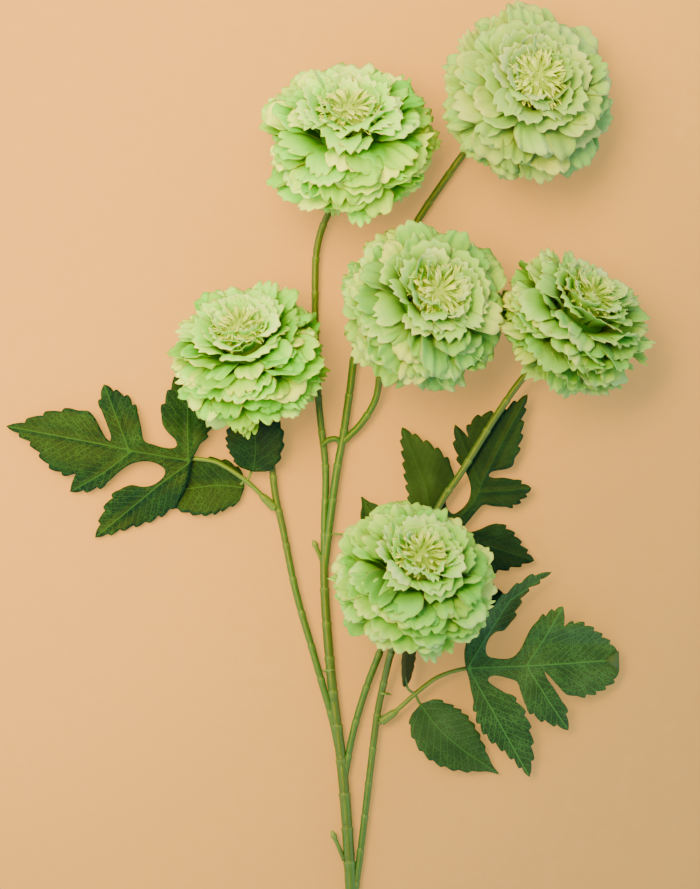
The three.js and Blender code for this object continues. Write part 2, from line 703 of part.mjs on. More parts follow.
const trunk = rested(mainStem(0));
const trunkRoom = mainStem(GAP);
spray.add(mesh("stem_main", trunk, STEM_PLASTIC));

for (const group of GROUPS) {
  const stem = rested(branch(group, 0).subtract(trunkRoom));
  const stalk = rested(petiole(group, 0).subtract(branch(group, GAP)));
  spray.add(mesh(`stem_${group.name}`, stem, STEM_PLASTIC));
  spray.add(mesh(`petiole_${group.name}`, stalk, STALK_PLASTIC));
  spray.add(mesh(`leaf_${group.name}`, rested(lobedLeaf(group.leaf)), LEAF_CLOTH));
  group.leaflets.forEach((small, i) => {
    const name = `leaflet_${group.name}_${"ab"[i]}`;
    spray.add(mesh(name, rested(leaflet(small)), LEAF_CLOTH));
  });
}

BLOOMS.forEach((bloom, i) => {
  const number = i + 1;
  const matrix = bloomMatrix(bloom);
  const head = new THREE.Group();
  matrix.decompose(head.position, head.quaternion, head.scale);
  const surface = moved(below, matrix.clone().invert());
  const petals = largest(petalBall(number * 7).subtract(surface));
  head.add(mesh(`bloom_${number}_petals`, petals, PETAL_CLOTH));
  head.add(mesh(`bloom_${number}_eye`, eye(number * 11), EYE_CLOTH));
  head.add(mesh(`bloom_${number}_calyx`, calyx(), CALYX_PLASTIC));
  spray.add(head);
});

export default spray;
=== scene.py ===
"""An artificial pompon chrysanthemum spray lying on a table: cloth blooms and leaves on moulded stems.

Lengths are millimetres in the spray's own layout, and piece() turns them to metres in the frame.
"""
import math

import bpy
import numpy as np
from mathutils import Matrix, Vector
from mathutils.geometry import delaunay_2d_cdt


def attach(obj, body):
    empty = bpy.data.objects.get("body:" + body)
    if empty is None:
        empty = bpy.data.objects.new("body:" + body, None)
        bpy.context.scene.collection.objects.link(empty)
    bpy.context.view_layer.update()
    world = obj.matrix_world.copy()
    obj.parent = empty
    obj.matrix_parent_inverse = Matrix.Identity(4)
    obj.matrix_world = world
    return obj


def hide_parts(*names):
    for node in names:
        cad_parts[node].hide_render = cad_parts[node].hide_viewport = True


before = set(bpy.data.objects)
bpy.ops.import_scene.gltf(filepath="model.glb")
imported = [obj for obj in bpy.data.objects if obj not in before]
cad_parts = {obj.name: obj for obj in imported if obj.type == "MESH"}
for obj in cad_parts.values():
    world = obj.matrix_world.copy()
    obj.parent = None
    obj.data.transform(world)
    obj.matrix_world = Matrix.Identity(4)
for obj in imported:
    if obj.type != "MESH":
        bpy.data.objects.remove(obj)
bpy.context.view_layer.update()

# ---------------------------------------------------------------- table, light and camera
# A light table covered with plain matt paper, its panel turned low so that shadows stay faint. A
# large warm soft box hangs at the upper left in a pale room, and the camera looks straight down.

MM = 0.001
LAYOUT_TO_FRAME = np.array([6.7, 51.7, 0.0])
TABLE_REACH = 3.0
PAPER_MOTTLE = 6.0
PANEL_GLOW = 0.96
CAMERA_HEIGHT = 2.5
FOCAL_LENGTH = 251.9
LONG_SENSOR = 36.0
SOFT_BOX_AT = Vector((-0.292, 0.384, 0.406))
SOFT_BOX_AIM = Vector((-0.198, 0.313, 0.0))
SOFT_BOX_SIDE = 0.75
SOFT_BOX_SPREAD = 56
SOFT_BOX_WATTS = 7.5
ROOM_LIGHT = 2.35


def to_linear(code):
    """A colour for a shader socket from its sRGB hex code."""
    parts = [int(code[i : i + 2], 16) / 255 for i in (1, 3, 5)]
    return [p / 12.92 if p <= 0.04045 else ((p + 0.055) / 1.055) ** 2.4 for p in parts] + [1.0]


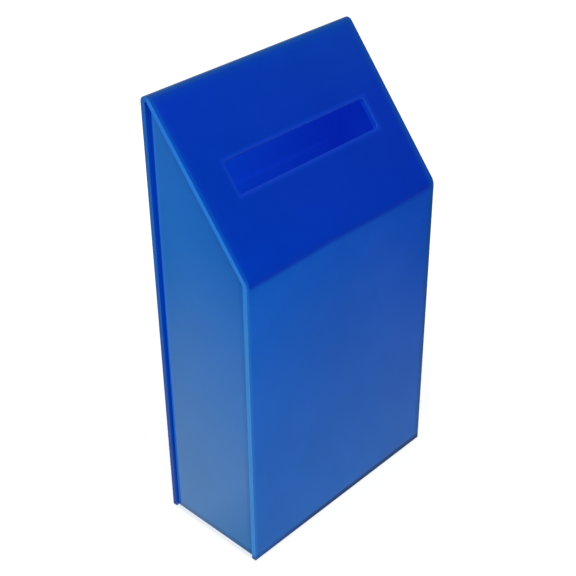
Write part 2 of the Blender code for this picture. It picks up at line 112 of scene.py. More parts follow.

### [TASK DETAILS]
Using the entries above, repeat only the lines from the one containing "BLOOMS.forEach((bloom, i) =>" through the one containing "cad_parts[node].hide_render = cad_parts[node].hide_viewport", end lines included.

### [TASK OUTPUT]
BLOOMS.forEach((bloom, i) => {
  const number = i + 1;
  const matrix = bloomMatrix(bloom);
  const head = new THREE.Group();
  matrix.decompose(head.position, head.quaternion, head.scale);
  const surface = moved(below, matrix.clone().invert());
  const petals = largest(petalBall(number * 7).subtract(surface));
  head.add(mesh(`bloom_${number}_petals`, petals, PETAL_CLOTH));
  head.add(mesh(`bloom_${number}_eye`, eye(number * 11), EYE_CLOTH));
  head.add(mesh(`bloom_${number}_calyx`, calyx(), CALYX_PLASTIC));
  spray.add(head);
});

export default spray;
=== scene.py ===
"""An artificial pompon chrysanthemum spray lying on a table: cloth blooms and leaves on moulded stems.

Lengths are millimetres in the spray's own layout, and piece() turns them to metres in the frame.
"""
import math

import bpy
import numpy as np
from mathutils import Matrix, Vector
from mathutils.geometry import delaunay_2d_cdt


def attach(obj, body):
    empty = bpy.data.objects.get("body:" + body)
    if empty is None:
        empty = bpy.data.objects.new("body:" + body, None)
        bpy.context.scene.collection.objects.link(empty)
    bpy.context.view_layer.update()
    world = obj.matrix_world.copy()
    obj.parent = empty
    obj.matrix_parent_inverse = Matrix.Identity(4)
    obj.matrix_world = world
    return obj


def hide_parts(*names):
    for node in names:
        cad_parts[node].hide_render = cad_parts[node].hide_viewport = True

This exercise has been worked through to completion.